The Making of a Borderlands Journalist
The Odysseys of Caroline Tracey

Introduction
Years ago before the complete social media saturation that makes it harder to find connections, Caroline Tracey and I discovered each other and our shared interests in the western environment in academic, journalistic, and essayistic forms. When I transitioned away from academic writing to freelancing, I pitched her a couple pieces and got to know her as an editor. (Incidentally, both pieces got picked up by major US newspapers, a testament to her skill as an editor!) I have followed her work with interest and when I heard this podcast interview with her, I realized I wanted to know more.
Caroline is a writer and journalist with a PhD in geography, She studied literature as an undergraduate, however, and had been writing publicly since her undergraduate days. She grew up in Denver, studied in Connecticut, spent time abroad, before going to Berkeley for graduate work, and now lives mostly in Tucson but spends months in Mexico, too. This life experience and her committed work helps Caroline develop a "beat" that focuses on the US Southwest, Mexico, and the borderlands.
Next year, Caroline's first book, Salt Lakes: An Unnatural History will appear with Norton.

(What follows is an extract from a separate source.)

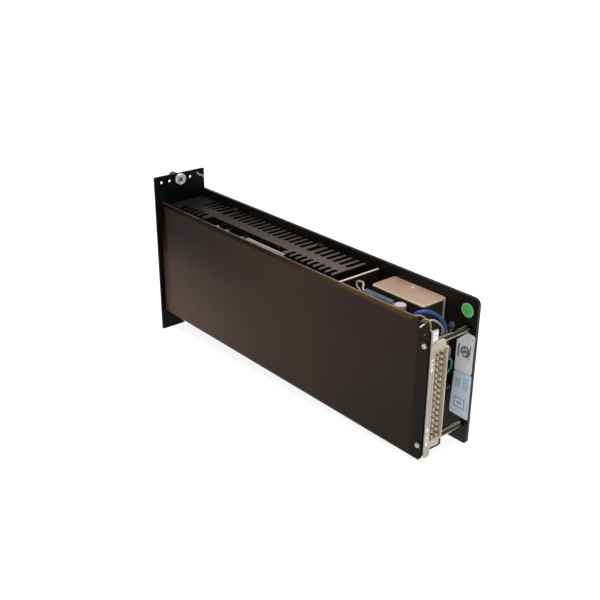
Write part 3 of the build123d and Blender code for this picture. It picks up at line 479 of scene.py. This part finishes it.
FINISHES = (
    (cover_finish(), "side_cover"),
    (plate_finish(), "heat_sink_plate"),
    (panel_finish(), "front_panel"),
    (vent_finish(), "top_vent_plate bottom_vent_plate"),
    (bulkhead_finish(), "bulkhead"),
    (lug_metal, "vent_lugs can_bracket"),
    (can_finish(), "filter_can"),
    (rod_finish(), "tie_rods"),
    (nickel, "connector_screws board_standoffs"),
    (terminal_tin, "earth_terminal"),
    (turned, "ferrules upper_retaining_ring lower_retaining_ring"),
    (screw_steel, "upper_thumb_screw lower_thumb_screw"),
    (bright_screw, "cover_screws"),
    (black_screw, "vent_screws cover_washers panel_screws heat_sink_screws"),
    (plain_aluminium, "connector_bracket corner_blocks clamp_bars shunt_resistor"),
    (shroud_finish(), "connector_shroud"),
    (socket_pale, "option_socket"),
    (pins, "connector_pins fuse_clips"),
    (rear_board, "connector_board"),
    (inner_board, "control_board power_board"),
    (black_plastic, "control_chips bulkhead_grommet board_link relay board_header power_transistors"),
    (grey_plastic, "bay_terminal_block"),
    (blue_plastic, "trimmers bus_capacitors"),
    (red_plastic, "film_capacitors status_leds"),
    (tape, "signal_transformer"),
    (winding, "ripple_choke"),
    (pad, "transistor_pads"),
    (dipped, "suppressor_capacitor"),
    (sleeve_finish(), "cable_sleeve"),
    (glass, "fuses"),
    (label_finish(), "plate_labels"),
    (tag_finish(), "connector_tags"),
    (insulation("blue_insulation", (0.020, 0.085, 0.260)), "blue_lead"),
    (insulation("lilac_insulation", (0.44, 0.38, 0.42)), "lilac_lead"),
    (insulation("pale_brown_insulation", (0.42, 0.22, 0.17)), "brown_lead"),
    (insulation("beige_insulation", (0.42, 0.31, 0.24)), "looped_lead"),
    (insulation("teal_insulation", (0.025, 0.160, 0.150)), "teal_lead"),
    (insulation("white_insulation", (0.30, 0.22, 0.20)), "white_lead"),
    (earth_finish(), "earth_lead"),
)
for finish, names in FINISHES:
    paint(names, finish)


# ---- Stage --------------------------------------------------------------------------------

# The unit rests on its panel's lower edge and on the heat-sink plate's lower rear corner.
panel_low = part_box("front_panel")[0]
plate_low = Vector((0.0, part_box("heat_sink_plate")[1][1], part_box("heat_sink_plate")[0][2]))
FLOOR_HALF = 6.0
FLOOR_GAP = 0.0002

# The surroundings grow from dim to bright over this span of the dot product with this direction.
BRIGHT_WAY = (-0.6, -0.7, 0.35)
BRIGHT_SPAN = (-0.3, 0.7)
WORLD_DIM = 0.32
WORLD_BRIGHT = 0.60

CAMERA_PLACE = Vector((0.4986, 0.7758, 0.35525))
CAMERA_TARGET = Vector((0.025, 0.2227, 0.02575))
CAMERA_LENS = 54.6
CAMERA_ROLL = math.radians(0.5)


def floor():
    """A wide pale floor under the unit's lowest edges."""
    slope = (plate_low.z - panel_low[2]) / (plate_low.y - panel_low[1])
    mesh = bpy.data.meshes.new("studio_floor")
    points = []
    for across, along in ((-1, -1), (1, -1), (1, 1), (-1, 1)):
        y = along * FLOOR_HALF
        points.append((across * FLOOR_HALF, y, panel_low[2] - FLOOR_GAP + slope * (y - panel_low[1])))
    mesh.from_pydata(points, [], [(0, 1, 2, 3)])
    ground = bpy.data.objects.new("studio_floor", mesh)
    bpy.context.collection.objects.link(ground)
    finish = Nodes("studio_floor")
    tone = finish.mix(finish.noise(3.0), (0.40, 0.40, 0.40), (0.44, 0.44, 0.44))
    finish.set(Base_Color=tone, Roughness=0.8, Specular_IOR_Level=0.05)
    finish.set(Emission_Color=(1.0, 1.0, 1.0), Emission_Strength=0.86)
    mesh.materials.append(finish.material)


def softbox(name, place, target, size, power):
    """A white area light at a place, turned to a target."""
    light = bpy.data.lights.new(name, "AREA")
    light.shape = "RECTANGLE"
    light.size, light.size_y = size
    light.energy = power
    lamp = bpy.data.objects.new(name, light)
    bpy.context.collection.objects.link(lamp)
    lamp.location = place
    lamp.rotation_euler = (Vector(target) - Vector(place)).to_track_quat("-Z", "Y").to_euler()


def world():
    """A white studio, dimmer on the side the picture is taken from."""
    surroundings = bpy.data.worlds.new("white_studio")
    surroundings.use_nodes = True
    tree = surroundings.node_tree
    background = tree.nodes["Background"]
    way = tree.nodes.new("ShaderNodeTexCoord").outputs["Generated"]
    dot = tree.nodes.new("ShaderNodeVectorMath")
    dot.operation = "DOT_PRODUCT"
    tree.links.new(way, dot.inputs[0])
    dot.inputs[1].default_value = BRIGHT_WAY
    spread = tree.nodes.new("ShaderNodeMapRange")
    tree.links.new(dot.outputs["Value"], spread.inputs[0])
    for index, value in enumerate((*BRIGHT_SPAN, WORLD_DIM, WORLD_BRIGHT), start=1):
        spread.inputs[index].default_value = value
    tree.links.new(spread.outputs[0], background.inputs["Strength"])
    background.inputs["Color"].default_value = (1.0, 1.0, 1.0, 1.0)
    bpy.context.scene.world = surroundings


def camera():
    """A camera above the rear right corner, looking down along the side cover."""
    data = bpy.data.cameras.new("camera")
    data.lens = CAMERA_LENS
    data.sensor_width = 36.0
    data.clip_start = 0.01
    seat = bpy.data.objects.new("camera", data)
    bpy.context.collection.objects.link(seat)
    aim = (CAMERA_TARGET - CAMERA_PLACE).to_track_quat("-Z", "Y").to_matrix()
    turn = aim @ Matrix.Rotation(CAMERA_ROLL, 3, "Z")
    seat.matrix_world = Matrix.Translation(CAMERA_PLACE) @ turn.to_4x4()
    bpy.context.scene.camera = seat


floor()
world()
softbox("overhead", (0.1, 0.3, 1.6), (0, 0.2, 0), (1.4, 1.4), 24.0)
camera()
bpy.context.scene.view_settings.view_transform = "Standard"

The Making of a Journalist, Circuitously
Follow Caroline's bylines and you will follow things that move—people, birds, bodies of water. Her interest was kindled early.
I grew up in Denver. I feel like I had an environmental consciousness and concern from a pretty young age. Growing up there where people were talking about environmental issues frequently—water, land conservation, urban sprawl. Those things were on my radar from the time I was a kid. Especially my grandfather, I think, was pretty engaged in those conversations and debates.

She also loved literature, which she studied at Yale University.
I always wanted a way to combine my interest in the environment and my interest in literature. I feel like in my career now, I get to do that.
That is not to suggest Caroline followed a straight path. During her undergraduate years, she started writing and entering stories in contests. At one point while in Denver, she began reporting on gentrification and environmental justice, work that eventually ended up in The Guardian and The Nation.
She spent a year working on a cattle ranch. Another one in Central Asia. Along the way, she gathered information and "weird experiences." During a semester off, she met someone who had earned a PhD in geography at Berkeley, and what he described sounded like it could help Caroline do the sort of research about the American West she wanted to be doing. So she found her way to California.
For many, if not most, people seeking a PhD, an academic life is what attracts them. But not so for Caroline.
I didn't have a great sense of what it meant to be an academic. Obviously you learn over the course of graduate school what it entails, what even something that seems so obvious now like, what is the difference between a popular article and an academic article. I just didn't have a great sense of what academic scholarship and argumentation and writing really was. It was a good opportunity to learn those things, but I think I had the persistent feeling that what I wanted to do was to learn the skills and information and apply it to more journalistic and creative types of work.
Learning research methods—such as archival research, social science interviews, and participant observation—is highly valuable for her journalism and other writing. And, surprising me, she sang the praises of literature reviews as a good journalism training:
I think doing a lit review is a really beneficial skill. You don't use it in the same way—you don't summarize it explicitly in your article. But you do sometimes summarize the facts.